Fig. 4. Melanoma lung metastasis and neutrophil accumulation are ameliorated by Del-1-Fc administration.

(A and B) C57BL/6 mice were treated with intravenous injection of control-Fc or Del-1-Fc 6 hours before an intravenous injection of 2 × 10⁵ B16F10 cells expressing DsRed and twice a week treatment thereafter. (A) Representative lung images (top) and the corresponding DsRed fluorescence images (bottom) showing lung metastases (n = 8 each group) after 14 days of tumor implantation. Photo credit: Hyung-Joon Kwon, University of Ulsan. (B) Quantification of lung metastases by FLI depicted in (A). (C and D) Representative (C) and quantitative (D) flow cytometric analysis of different myeloid cells and lymphocytes, graphed on Ly6C by Ly6G and CD3 by NK1.1 dot plots, respectively, in the metastasis-bearing lungs depicted in (A). Horizontal bars indicate the means (D). *P < 0.05.

Fig. 5. CM from B16F10 cells induces neutrophil accumulation in the lung microenvironment.

(A) Schematic diagram showing the schedule for B16F10-CM treatment. WT and Del1KO mice (n = 8 each group) were intravenously administered with B16F10-CM for two consecutive days. Mice were euthanized the next day after the last B16F10-CM treatment. (B and C) Representative (B) and quantitative (C) flow cytometric analysis of myeloid cells and lymphocytes, graphed on Ly6C by Ly6G and CD3 by NK1.1 dot plots, respectively, among CD45⁺ cell populations in the lungs depicted in (A). (D and E) Representative (D) and quantitative (E) flow cytometric analysis of myeloid cells, graphed on Ly6C by Ly6G dot plots, among CD45⁺ cell populations in the spleens depicted in (A). (F and G) Representative images (F) and quantification (G) of lung metastasis in WT or Del1KO mice (n = 7 each group) after administration of media or B16F10-CM as depicted in (A) and then injection of B16F10-Luc2 cells by luciferase-based bioluminescence imaging (BLI).

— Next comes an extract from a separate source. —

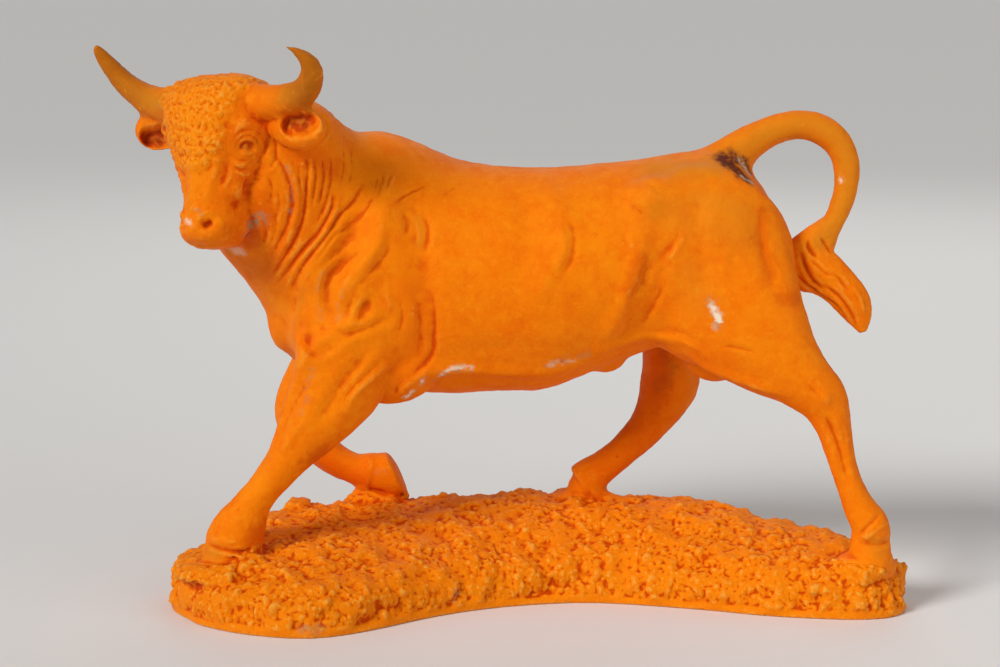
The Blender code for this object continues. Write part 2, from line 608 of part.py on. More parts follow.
def carve(mesh, points):
    """The hollows of the ears, and the relief that's drawn on the skin."""
    normals = normals_of(mesh, points)
    tree = BVHTree.FromPolygons(points.tolist(), [tuple(p.vertices) for p in mesh.polygons])
    lift = np.zeros(len(points))
    for views, height, breadth, drawn in RELIEF:
        for view in views:
            aim = VIEWS[view]
            eye = aim.to_3x3() @ Vector((0, 0, 1))
            path = []
            for u, v in spline(drawn) if len(drawn) > 1 else drawn:
                hit = tree.ray_cast(aim @ Vector((u, v, 40)), -eye)[0]
                if hit is not None:
                    path.append(np.array(hit))
            if not path:
                continue
            reach = 2.5 * breadth
            low, high = np.min(path, axis=0) - reach, np.max(path, axis=0) + reach
            close = np.flatnonzero(np.all((points > low) & (points < high), axis=1))
            gap, along = distance_to(points[close], path)
            ends = ramp(along, -0.15, 0.25) * ramp(1 - along, -0.15, 0.25)
            facing = ramp(normals[close] @ np.array(eye), -0.2, 0.35)
            lift[close] += height * np.exp(-((gap / breadth) ** 2)) * ends * facing
    return points + lift[:, None] * normals


def ground_height(x, y):
    """Height of the mound at a place."""
    stations, front, rear, ridge, height = np.array(GROUND).T
    front, rear, ridge, height = (np.interp(x, stations, line) for line in (front, rear, ridge, height))
    t = np.where(y < ridge, (y - front) / (ridge - front), (rear - y) / (rear - ridge))
    return height * np.sin(math.pi / 2 * np.clip(t, 0, 1)) ** 1.1


def roughen(mesh, points, spacing, relief):
    """Lumps on the ground, none on the bull or beneath."""
    normals = normals_of(mesh, points)
    x, y, z = points.T
    over = z - ground_height(x, y)
    loose = (1 - ramp(over, 0.15, 0.7)) * ramp(z, 0.15 - BASE_DATUM_CM, 0.7 - BASE_DATUM_CM)
    lift = np.zeros(len(points))
    for i in np.flatnonzero(loose):
        place = Vector(points[i]) / spacing
        lift[i] = noise.noise(place) + 0.5 * noise.noise(place * 2.1)
    return points + (relief * loose * lift)[:, None] * normals


def facet(obj, name, chosen, budget):
    """Thins the chosen part of a mesh to about this many triangles and leaves the rest."""
    group = obj.vertex_groups.new(name=name)
    group.add([int(i) for i in np.flatnonzero(chosen)], 1.0, "REPLACE")
    whole = applied(obj)
    whole.calc_loop_triangles()
    total = len(whole.loop_triangles)
    kept = {v.index for v in whole.vertices if any(g.group == group.index and g.weight > 0.5 for g in v.groups)}
    inside = sum(all(i in kept for i in t.vertices) for t in whole.loop_triangles)
    thin = obj.modifiers.new(name, "DECIMATE")
    thin.ratio = (total - inside + budget) / total
    thin.vertex_group = name


def main():
    clear_scene()
    cell = CELL / CM
    mesh = merged(cell)
    points = vertices_of(mesh)
    points = relax(mesh, points, BLEND / CM, cell, fleshy(points))
    points = relax(mesh, points, EDGE_BLEND / CM, cell)
    points = carve(mesh, points)
    points = roughen(mesh, points, LUMP_SPACING / CM, LUMP_RELIEF / CM)
    normals_of(mesh, points)
    placed_points = (points - (*FIGURE_CENTRE_CM, -BASE_DATUM_CM)) * CM
    mesh.vertices.foreach_set("co", placed_points.ravel())
    mesh.name = "bull"
    bull = bpy.data.objects.new("bull", mesh)
    bpy.context.scene.collection.objects.link(bull)
    low = points[:, 2] < ground_height(points[:, 0], points[:, 1]) + 0.3
    fore = points @ np.array((-0.9, 0, 0.45)) > 18.5
    facet(bull, "ground", low, GROUND_FACETS)
    facet(bull, "head", fore, HEAD_FACETS)
    facet(bull, "body", ~low & ~fore, BODY_FACETS)
    bull.data = applied(bull)
    bull.modifiers.clear()
    points = vertices_of(bull.data)
    points[points[:, 2] < FLAT_WITHIN, 2] = 0
    bull.data.vertices.foreach_set("co", points.ravel())
    bull.data.materials.clear()
    bull.data.materials.append(paint_material("orange_paint"))


main()
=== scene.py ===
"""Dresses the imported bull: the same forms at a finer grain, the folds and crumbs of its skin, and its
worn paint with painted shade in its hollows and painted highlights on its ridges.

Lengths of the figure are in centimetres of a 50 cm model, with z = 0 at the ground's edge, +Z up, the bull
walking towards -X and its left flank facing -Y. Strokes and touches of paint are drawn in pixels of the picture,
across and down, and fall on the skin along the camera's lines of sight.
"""

import itertools
import json
import math

import bmesh
import bpy
import numpy as np
from mathutils import Matrix, Vector, noise
from mathutils.bvhtree import BVHTree
from mathutils.kdtree import KDTree

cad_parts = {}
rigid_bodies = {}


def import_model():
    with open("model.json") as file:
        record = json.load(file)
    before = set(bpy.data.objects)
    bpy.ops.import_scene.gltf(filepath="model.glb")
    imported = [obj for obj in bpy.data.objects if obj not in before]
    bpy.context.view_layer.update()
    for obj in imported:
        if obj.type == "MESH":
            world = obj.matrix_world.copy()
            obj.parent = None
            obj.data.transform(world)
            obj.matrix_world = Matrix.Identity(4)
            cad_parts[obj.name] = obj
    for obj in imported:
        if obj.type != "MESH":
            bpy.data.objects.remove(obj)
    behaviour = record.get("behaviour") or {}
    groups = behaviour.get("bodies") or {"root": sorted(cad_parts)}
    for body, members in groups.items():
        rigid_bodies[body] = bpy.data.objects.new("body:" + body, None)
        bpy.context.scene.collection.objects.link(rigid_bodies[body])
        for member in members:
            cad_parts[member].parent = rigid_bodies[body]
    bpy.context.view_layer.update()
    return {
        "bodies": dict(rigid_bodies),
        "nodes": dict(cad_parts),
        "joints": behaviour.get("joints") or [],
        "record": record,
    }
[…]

One day after the last B16F10-CM treatment, mice received an intravenous injection of B16F10-Luc2 cells. Horizontal bars indicate the means (C and E). *P < 0.05; **P < 0.01.

Fig. 6. DEL-1 deficiency promotes neutrophil recruitment to perimetastatic foci in the lung.

(A) Scheme of two-photon intravital imaging. DsRed-B16F10 cells were intravenously injected (day 0) and imaged at day 5 for GFP⁺ neutrophils and DsRed⁺ B16F10 cells. (B and C) Representative images (B) and quantification (C) of neutrophils around metastatic foci in the lungs of LysM-GFP/WT (n = 10) or LysM-GFP/Del1 KO mice (n = 7). Scale bar, 50 μm. (D) Migration trajectories of neutrophils observed for 15 min in a field of view. The starting point for each neutrophil was set to zero. Axis unit = μm. (E to G) Quantification of neutrophil velocity (E), displacement (F), and meandering index (G) from intravital imaging. (H) Broad view of cleared lung tissue 5 days after DsRed-B16F10 cell injection. Scale bar, 300 μm. (I) Counts of neutrophils within 50 μm from the boundaries of metastatic foci. (J) The number of neutrophils inside the metastatic foci. *P < 0.05; ****P < 0.0001.